▶ TASK REQUIREMENTS
What follows is a set of records, each of which is to be written out exactly.

-- Start --

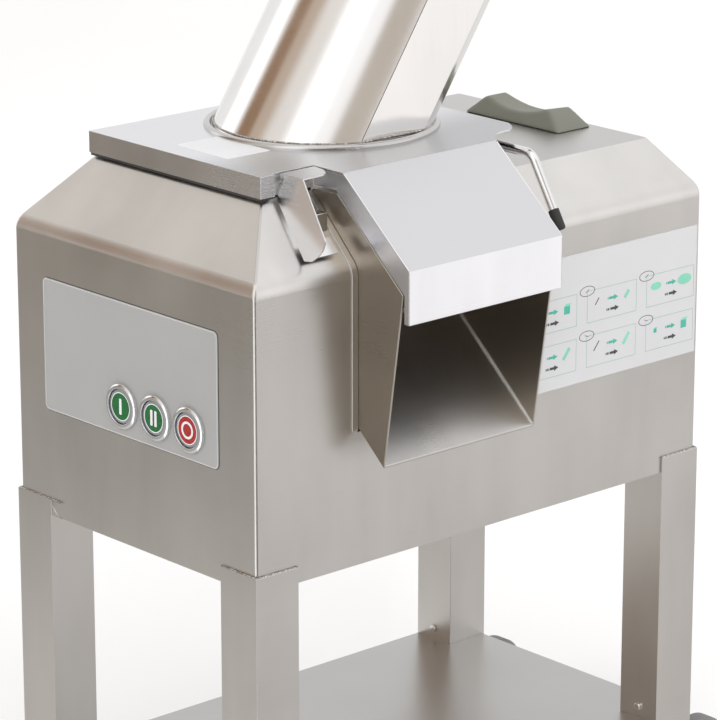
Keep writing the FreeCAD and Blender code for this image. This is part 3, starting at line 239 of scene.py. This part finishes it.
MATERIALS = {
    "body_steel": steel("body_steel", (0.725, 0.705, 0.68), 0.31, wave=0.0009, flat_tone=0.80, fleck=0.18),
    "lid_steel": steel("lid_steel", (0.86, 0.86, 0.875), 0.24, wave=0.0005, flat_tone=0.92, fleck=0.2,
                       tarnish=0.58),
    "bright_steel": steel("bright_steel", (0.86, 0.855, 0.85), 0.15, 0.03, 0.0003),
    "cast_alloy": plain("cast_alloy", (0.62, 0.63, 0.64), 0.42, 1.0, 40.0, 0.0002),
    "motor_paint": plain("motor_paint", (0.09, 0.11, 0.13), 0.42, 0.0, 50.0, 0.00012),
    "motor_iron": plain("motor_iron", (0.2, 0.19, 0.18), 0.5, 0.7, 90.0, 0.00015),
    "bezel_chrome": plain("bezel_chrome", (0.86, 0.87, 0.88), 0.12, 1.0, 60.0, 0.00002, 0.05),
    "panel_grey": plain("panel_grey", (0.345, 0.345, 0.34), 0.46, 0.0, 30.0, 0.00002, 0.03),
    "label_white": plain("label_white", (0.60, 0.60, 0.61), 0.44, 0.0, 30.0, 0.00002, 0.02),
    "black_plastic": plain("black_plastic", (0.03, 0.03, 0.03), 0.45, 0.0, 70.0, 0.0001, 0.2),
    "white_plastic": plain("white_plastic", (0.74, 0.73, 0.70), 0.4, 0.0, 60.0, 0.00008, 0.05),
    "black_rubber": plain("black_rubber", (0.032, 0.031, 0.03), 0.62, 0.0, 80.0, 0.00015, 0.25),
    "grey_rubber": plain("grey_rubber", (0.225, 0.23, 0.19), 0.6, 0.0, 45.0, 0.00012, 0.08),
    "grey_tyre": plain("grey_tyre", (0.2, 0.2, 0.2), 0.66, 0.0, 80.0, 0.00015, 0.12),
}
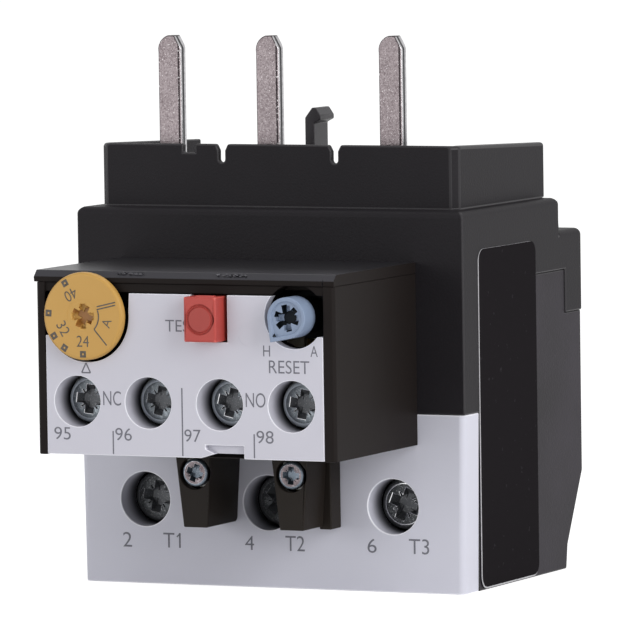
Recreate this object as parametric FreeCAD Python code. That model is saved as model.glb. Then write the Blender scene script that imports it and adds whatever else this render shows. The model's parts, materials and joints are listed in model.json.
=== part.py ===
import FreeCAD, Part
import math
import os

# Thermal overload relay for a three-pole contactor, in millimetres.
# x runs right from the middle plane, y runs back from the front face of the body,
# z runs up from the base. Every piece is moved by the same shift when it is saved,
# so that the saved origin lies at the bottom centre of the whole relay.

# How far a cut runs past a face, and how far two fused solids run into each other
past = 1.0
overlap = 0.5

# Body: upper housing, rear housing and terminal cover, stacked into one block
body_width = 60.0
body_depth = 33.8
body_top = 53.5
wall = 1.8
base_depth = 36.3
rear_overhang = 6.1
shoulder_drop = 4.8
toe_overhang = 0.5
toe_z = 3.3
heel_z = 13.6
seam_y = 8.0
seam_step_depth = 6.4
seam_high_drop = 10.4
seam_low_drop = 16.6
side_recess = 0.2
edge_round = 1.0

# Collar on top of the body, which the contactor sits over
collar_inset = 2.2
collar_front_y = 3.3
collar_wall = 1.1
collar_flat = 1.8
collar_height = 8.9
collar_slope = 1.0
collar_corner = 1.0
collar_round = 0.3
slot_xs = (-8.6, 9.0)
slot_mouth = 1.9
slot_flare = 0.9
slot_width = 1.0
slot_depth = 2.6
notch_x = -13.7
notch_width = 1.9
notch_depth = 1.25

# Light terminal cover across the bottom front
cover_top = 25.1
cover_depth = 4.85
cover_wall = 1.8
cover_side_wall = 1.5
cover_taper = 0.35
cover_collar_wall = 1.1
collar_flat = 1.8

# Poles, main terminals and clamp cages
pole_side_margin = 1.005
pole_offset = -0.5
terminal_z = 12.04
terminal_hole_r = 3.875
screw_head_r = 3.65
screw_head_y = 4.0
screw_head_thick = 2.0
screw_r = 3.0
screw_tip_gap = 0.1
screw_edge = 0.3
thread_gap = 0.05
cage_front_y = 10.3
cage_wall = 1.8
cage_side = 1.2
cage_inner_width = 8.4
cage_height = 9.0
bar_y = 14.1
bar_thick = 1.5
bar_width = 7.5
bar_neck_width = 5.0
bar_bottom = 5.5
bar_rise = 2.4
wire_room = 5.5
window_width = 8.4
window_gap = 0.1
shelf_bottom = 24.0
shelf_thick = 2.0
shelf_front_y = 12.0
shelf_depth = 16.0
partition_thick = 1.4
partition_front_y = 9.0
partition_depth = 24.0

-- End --

▶ EXERCISE RESPONSE
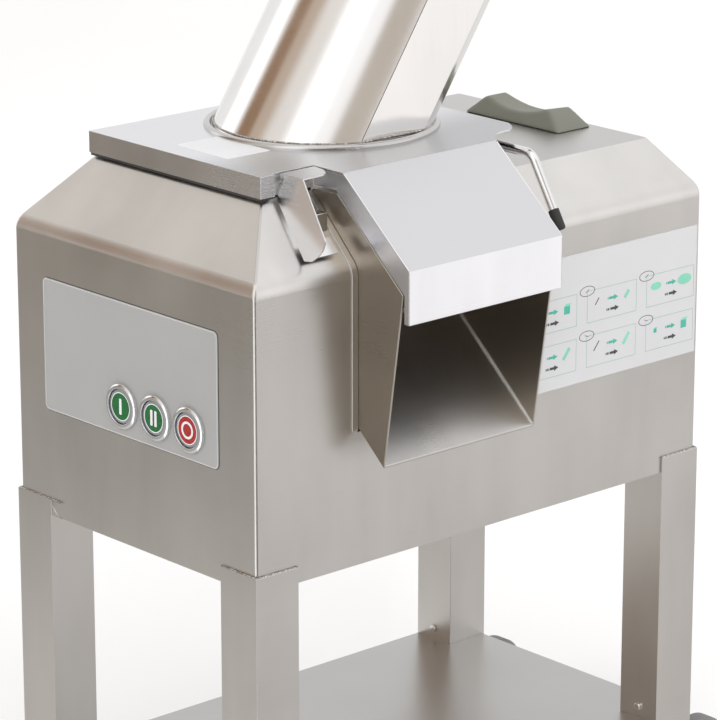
Keep writing the FreeCAD and Blender code for this image. This is part 3, starting at line 239 of scene.py. This part finishes it.
MATERIALS = {
    "body_steel": steel("body_steel", (0.725, 0.705, 0.68), 0.31, wave=0.0009, flat_tone=0.80, fleck=0.18),
    "lid_steel": steel("lid_steel", (0.86, 0.86, 0.875), 0.24, wave=0.0005, flat_tone=0.92, fleck=0.2,
                       tarnish=0.58),
    "bright_steel": steel("bright_steel", (0.86, 0.855, 0.85), 0.15, 0.03, 0.0003),
    "cast_alloy": plain("cast_alloy", (0.62, 0.63, 0.64), 0.42, 1.0, 40.0, 0.0002),
    "motor_paint": plain("motor_paint", (0.09, 0.11, 0.13), 0.42, 0.0, 50.0, 0.00012),
    "motor_iron": plain("motor_iron", (0.2, 0.19, 0.18), 0.5, 0.7, 90.0, 0.00015),
    "bezel_chrome": plain("bezel_chrome", (0.86, 0.87, 0.88), 0.12, 1.0, 60.0, 0.00002, 0.05),
    "panel_grey": plain("panel_grey", (0.345, 0.345, 0.34), 0.46, 0.0, 30.0, 0.00002, 0.03),
    "label_white": plain("label_white", (0.60, 0.60, 0.61), 0.44, 0.0, 30.0, 0.00002, 0.02),
    "black_plastic": plain("black_plastic", (0.03, 0.03, 0.03), 0.45, 0.0, 70.0, 0.0001, 0.2),
    "white_plastic": plain("white_plastic", (0.74, 0.73, 0.70), 0.4, 0.0, 60.0, 0.00008, 0.05),
    "black_rubber": plain("black_rubber", (0.032, 0.031, 0.03), 0.62, 0.0, 80.0, 0.00015, 0.25),
    "grey_rubber": plain("grey_rubber", (0.225, 0.23, 0.19), 0.6, 0.0, 45.0, 0.00012, 0.08),
    "grey_tyre": plain("grey_tyre", (0.2, 0.2, 0.2), 0.66, 0.0, 80.0, 0.00015, 0.12),
}
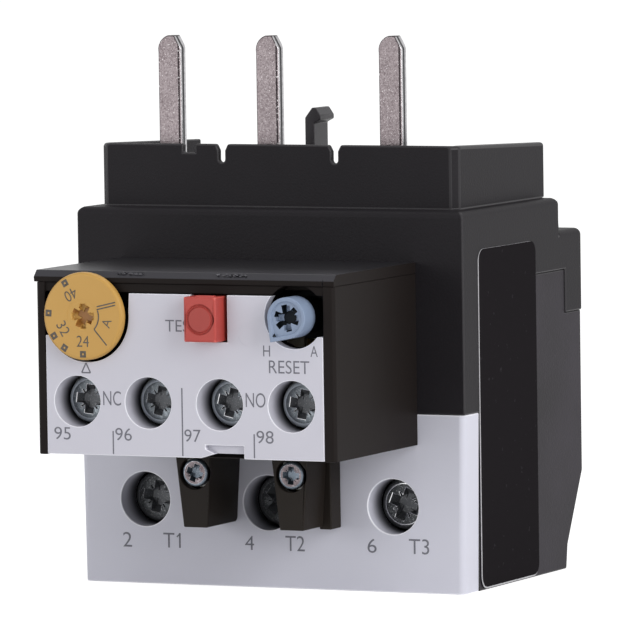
Recreate this object as parametric FreeCAD Python code. That model is saved as model.glb. Then write the Blender scene script that imports it and adds whatever else this render shows. The model's parts, materials and joints are listed in model.json.
=== part.py ===
import FreeCAD, Part
import math
import os

# Thermal overload relay for a three-pole contactor, in millimetres.
# x runs right from the middle plane, y runs back from the front face of the body,
# z runs up from the base. Every piece is moved by the same shift when it is saved,
# so that the saved origin lies at the bottom centre of the whole relay.

# How far a cut runs past a face, and how far two fused solids run into each other
past = 1.0
overlap = 0.5

# Body: upper housing, rear housing and terminal cover, stacked into one block
body_width = 60.0
body_depth = 33.8
body_top = 53.5
wall = 1.8
base_depth = 36.3
rear_overhang = 6.1
shoulder_drop = 4.8
toe_overhang = 0.5
toe_z = 3.3
heel_z = 13.6
seam_y = 8.0
seam_step_depth = 6.4
seam_high_drop = 10.4
seam_low_drop = 16.6
side_recess = 0.2
edge_round = 1.0

# Collar on top of the body, which the contactor sits over
collar_inset = 2.2
collar_front_y = 3.3
collar_wall = 1.1
collar_flat = 1.8
collar_height = 8.9
collar_slope = 1.0
collar_corner = 1.0
collar_round = 0.3
slot_xs = (-8.6, 9.0)
slot_mouth = 1.9
slot_flare = 0.9
slot_width = 1.0
slot_depth = 2.6
notch_x = -13.7
notch_width = 1.9
notch_depth = 1.25

# Light terminal cover across the bottom front
cover_top = 25.1
cover_depth = 4.85
cover_wall = 1.8
cover_side_wall = 1.5
cover_taper = 0.35
cover_collar_wall = 1.1
collar_flat = 1.8

# Poles, main terminals and clamp cages
pole_side_margin = 1.005
pole_offset = -0.5
terminal_z = 12.04
terminal_hole_r = 3.875
screw_head_r = 3.65
screw_head_y = 4.0
screw_head_thick = 2.0
screw_r = 3.0
screw_tip_gap = 0.1
screw_edge = 0.3
thread_gap = 0.05
cage_front_y = 10.3
cage_wall = 1.8
cage_side = 1.2
cage_inner_width = 8.4
cage_height = 9.0
bar_y = 14.1
bar_thick = 1.5
bar_width = 7.5
bar_neck_width = 5.0
bar_bottom = 5.5
bar_rise = 2.4
wire_room = 5.5
window_width = 8.4
window_gap = 0.1
shelf_bottom = 24.0
shelf_thick = 2.0
shelf_front_y = 12.0
shelf_depth = 16.0
partition_thick = 1.4
partition_front_y = 9.0
partition_depth = 24.0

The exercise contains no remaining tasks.